[START]

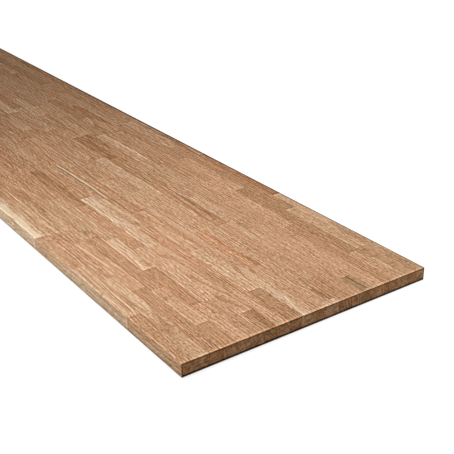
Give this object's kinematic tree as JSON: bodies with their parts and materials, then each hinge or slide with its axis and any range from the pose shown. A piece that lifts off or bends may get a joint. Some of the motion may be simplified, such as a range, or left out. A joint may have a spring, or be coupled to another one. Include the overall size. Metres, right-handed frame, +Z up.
{
  "type": "butcher block countertop",
  "caption": "Solid oak worktop of narrow staves glued edge to edge and butt-jointed end to end, square cut with lightly eased arrises.",
  "frame": {"origin": "middle of the underside", "axes": "+X along the length, towards the near end of the picture; +Y across the depth, from the front long side to the back one; +Z up, from the underside to the work surface"},
  "size_m": [3, 0.8, 0.038],
  "materials": {
    "oak_pale": "sanded, unoiled pale oak",
    "oak_tan": "sanded, unoiled tan oak",
    "oak_rose": "sanded, unoiled reddish oak",
    "oak_brown": "sanded, unoiled brown oak"
  },
  "bodies": {
    "root": {"stave_row_01": "oak_tan", "stave_row_02": "oak_tan", "stave_row_03": "oak_rose", "stave_row_04": "oak_rose", "stave_row_05": "oak_rose", "stave_row_06": "oak_pale", "stave_row_07": "oak_rose", "stave_row_08": "oak_tan", "stave_row_09": "oak_rose", "stave_row_10": "oak_tan", "stave_row_11": "oak_tan", "stave_row_12": "oak_tan", "stave_row_13": "oak_brown", "stave_row_14": "oak_tan", "stave_row_15": "oak_tan", "stave_row_16": "oak_rose", "stave_row_17": "oak_pale", "stave_row_18": "oak_brown", "stave_row_19": "oak_pale", "stave_row_20": "oak_brown"}
  },
  "joints": []
}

[END]

▶ _What is expected_
Write the material out exactly, with nothing left out.

▶ _Task response_
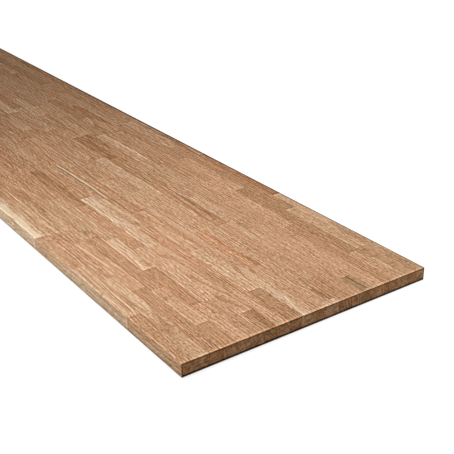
Give this object's kinematic tree as JSON: bodies with their parts and materials, then each hinge or slide with its axis and any range from the pose shown. A piece that lifts off or bends may get a joint. Some of the motion may be simplified, such as a range, or left out. A joint may have a spring, or be coupled to another one. Include the overall size. Metres, right-handed frame, +Z up.
{
  "type": "butcher block countertop",
  "caption": "Solid oak worktop of narrow staves glued edge to edge and butt-jointed end to end, square cut with lightly eased arrises.",
  "frame": {"origin": "middle of the underside", "axes": "+X along the length, towards the near end of the picture; +Y across the depth, from the front long side to the back one; +Z up, from the underside to the work surface"},
  "size_m": [3, 0.8, 0.038],
  "materials": {
    "oak_pale": "sanded, unoiled pale oak",
    "oak_tan": "sanded, unoiled tan oak",
    "oak_rose": "sanded, unoiled reddish oak",
    "oak_brown": "sanded, unoiled brown oak"
  },
  "bodies": {
    "root": {"stave_row_01": "oak_tan", "stave_row_02": "oak_tan", "stave_row_03": "oak_rose", "stave_row_04": "oak_rose", "stave_row_05": "oak_rose", "stave_row_06": "oak_pale", "stave_row_07": "oak_rose", "stave_row_08": "oak_tan", "stave_row_09": "oak_rose", "stave_row_10": "oak_tan", "stave_row_11": "oak_tan", "stave_row_12": "oak_tan", "stave_row_13": "oak_brown", "stave_row_14": "oak_tan", "stave_row_15": "oak_tan", "stave_row_16": "oak_rose", "stave_row_17": "oak_pale", "stave_row_18": "oak_brown", "stave_row_19": "oak_pale", "stave_row_20": "oak_brown"}
  },
  "joints": []
}